Hasil bersih dari skema ini akan digunakan untuk mendukung dana yang didirikan oleh pemerintah Malaysia untuk transisi energi sektor listrik.
Tantangan potensial
Namun, Victor Nian, CEO dari Centre for Strategic Energy and Resources, mengatakan bahwa keberlanjutan jangka panjang platform ENEGEM “tergantung pada jumlah peserta yang cukup.”
“Lelang berskala pasar hanya berarti jika ada persaingan yang memadai dari sisi pasokan dan permintaan,” kata Nian.
“Dengan tingkat ekspansi energi bersih yang saat ini di Malaysia, akan ada tantangan dalam memastikan pasokan listrik hijau yang cukup,” tambahnya.
Akibatnya, harga listrik hijau mungkin tidak dapat diterima oleh pembeli, bahkan di Singapura.
Menurut Roadmap Transisi Energi Nasional Malaysia yang dirilis pada 2023, energi terbarukan (RE) hanya menyumbang 3,9% dari total campuran pasokan energi primernya. Gas alam mendominasi campuran tersebut sebesar 42,4%, diikuti oleh minyak mentah dan produk petroleum sebesar 27,3%, dan batu bara sebesar 26,4%.
Dalam jalur transisi yang bertanggung jawab, negara tersebut bertujuan mengurangi ketergantungan pada bahan bakar fosil dari 96% pada 2023 menjadi 77% pada 2050, dengan gas alam berfungsi sebagai “bahan bakar transisi.” Negara ini juga bertujuan untuk meningkatkan pangsa RE menjadi 23% pada 2050 dari sekitar 4% pada 2023.
Per Mei 2024, data dari Komisi Energi Malaysia menunjukkan bahwa negara tersebut memiliki total energi terbarukan sebesar 4.018,662 megawatt (MW), yang didominasi oleh tenaga surya sebesar 3.647,572 MW. Diikuti oleh biogas dengan kapasitas 155,26 MW, hidroelektrik mini sebesar 137,45 MW, dan biomassa serta waste-to-energy sebesar 78,38 MW.
“Kurangnya dan lambatnya peningkatan proyek energi bersih di Malaysia dan tempat lain dapat membahayakan keberlanjutan ekonomi jangka panjang platform Energy Exchange Malaysia,” kata Nian.
Nian menambahkan bahwa untuk memastikan kelayakan ekonomi platform, Malaysia dan Singapura harus melaksanakan kerangka perdagangan jangka panjang, kode dan standar, serta regulasi.

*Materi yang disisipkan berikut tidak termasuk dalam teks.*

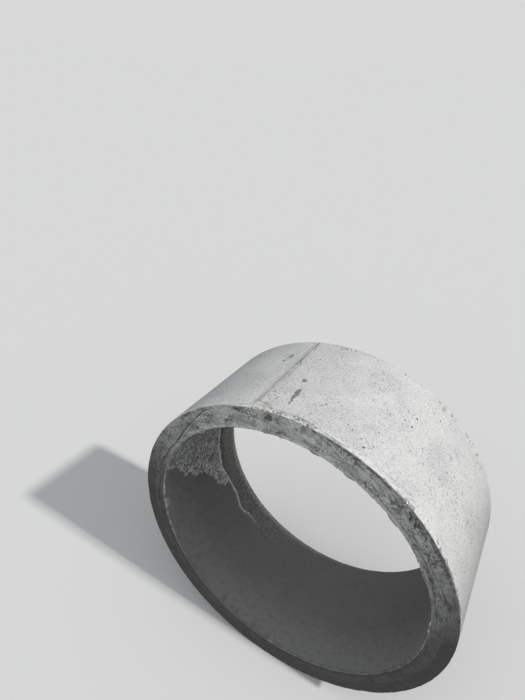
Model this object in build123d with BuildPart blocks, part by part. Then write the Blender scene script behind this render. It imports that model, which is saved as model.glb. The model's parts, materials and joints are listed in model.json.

Meningkatkan konektivitas regional
Keberhasilan penjualan proyek pilot ke Singapura melalui platform ENEGEM akan menarik lebih banyak perusahaan pembangkit, perusahaan ritel, dan investor energi terbarukan untuk berpartisipasi dalam lelang, kata Nian.
Di sisi pasokan, platform ini bisa terbuka untuk lebih banyak pemasok dan peritel yang berminat dan memenuhi syarat di kedua pasar.

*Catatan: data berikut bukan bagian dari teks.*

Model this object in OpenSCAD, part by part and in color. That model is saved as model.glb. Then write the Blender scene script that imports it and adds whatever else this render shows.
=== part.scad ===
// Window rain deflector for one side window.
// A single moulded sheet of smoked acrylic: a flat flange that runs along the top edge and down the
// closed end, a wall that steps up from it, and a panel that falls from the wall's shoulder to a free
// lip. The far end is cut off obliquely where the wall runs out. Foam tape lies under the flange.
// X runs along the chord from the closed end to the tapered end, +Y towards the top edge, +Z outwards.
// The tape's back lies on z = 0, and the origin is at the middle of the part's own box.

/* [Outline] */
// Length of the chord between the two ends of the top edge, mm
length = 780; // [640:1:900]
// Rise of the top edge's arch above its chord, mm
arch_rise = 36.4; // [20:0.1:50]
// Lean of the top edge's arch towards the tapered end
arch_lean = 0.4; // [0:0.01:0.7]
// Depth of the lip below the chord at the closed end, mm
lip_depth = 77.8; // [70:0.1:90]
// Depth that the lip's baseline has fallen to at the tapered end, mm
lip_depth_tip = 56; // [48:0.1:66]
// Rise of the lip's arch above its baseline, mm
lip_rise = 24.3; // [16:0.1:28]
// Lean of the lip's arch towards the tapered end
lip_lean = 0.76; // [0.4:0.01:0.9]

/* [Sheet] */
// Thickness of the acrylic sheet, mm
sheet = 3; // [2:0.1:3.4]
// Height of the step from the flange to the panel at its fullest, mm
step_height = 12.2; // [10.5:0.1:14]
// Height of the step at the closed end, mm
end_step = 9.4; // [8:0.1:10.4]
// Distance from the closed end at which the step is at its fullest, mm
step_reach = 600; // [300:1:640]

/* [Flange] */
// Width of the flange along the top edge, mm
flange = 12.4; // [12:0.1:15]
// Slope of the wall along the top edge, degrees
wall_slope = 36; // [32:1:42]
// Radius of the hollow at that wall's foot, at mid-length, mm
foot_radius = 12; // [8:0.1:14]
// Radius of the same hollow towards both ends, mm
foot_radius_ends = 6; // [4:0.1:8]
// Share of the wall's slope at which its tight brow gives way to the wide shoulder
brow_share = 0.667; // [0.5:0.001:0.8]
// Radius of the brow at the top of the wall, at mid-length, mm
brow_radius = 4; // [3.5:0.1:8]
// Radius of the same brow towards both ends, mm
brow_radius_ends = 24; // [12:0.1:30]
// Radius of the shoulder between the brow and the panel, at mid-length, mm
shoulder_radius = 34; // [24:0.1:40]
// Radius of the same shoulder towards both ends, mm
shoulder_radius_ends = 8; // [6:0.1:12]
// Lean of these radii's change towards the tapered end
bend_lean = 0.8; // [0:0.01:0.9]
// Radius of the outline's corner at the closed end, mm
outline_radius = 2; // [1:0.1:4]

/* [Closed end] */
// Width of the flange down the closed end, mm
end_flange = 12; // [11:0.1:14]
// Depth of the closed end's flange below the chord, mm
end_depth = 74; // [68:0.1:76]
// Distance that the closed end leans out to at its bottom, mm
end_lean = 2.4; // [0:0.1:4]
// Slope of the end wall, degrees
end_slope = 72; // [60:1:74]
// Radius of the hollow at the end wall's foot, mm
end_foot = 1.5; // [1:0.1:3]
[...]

“Ada juga kemungkinan bahwa platform ini akan menjadi bagian dari operasi LTMS (Laos-Thailand-Malaysia-Singapura) dalam jangka panjang ketika sudah terbuka untuk lebih banyak pemasok dan peritel di ASEAN,” tambahnya.
Menurut EMA, proyek Integrasi Tenaga LTMS yang diluncurkan pada Juni 2022 memungkinkan ekspor hingga 100 MW dari tenaga hidroelektrik dari Singapura melalui penghubung Thailand dan Malaysia.
Jika konektivitas terwujud, Setyawati juga mengatakan bahwa ini juga dapat mendorong pasar lain untuk bergabung dengan platform seperti Indonesia dan Filipina, mendorong lebih banyak pembangkit energi terbarukan.
Peluncuran platform ini dapat memberikan pelajaran, pengalaman, dan berfungsi sebagai model referensi dalam mengembangkan perdagangan listrik lintas batas regional, kata Nian.
“Semua pemangku kepentingan yang relevan di wilayah ini harus dilibatkan dan diinformasikan tentang perkembangan platform ini,” katanya.
“Jika memang ini adalah model referensi untuk kawasan, maka harus direplikasi dan diperluas dengan cepat di seluruh wilayah untuk membentuk platform perdagangan listrik multilateral regional yang adil, kuat, dan efisien,” tambah Nian.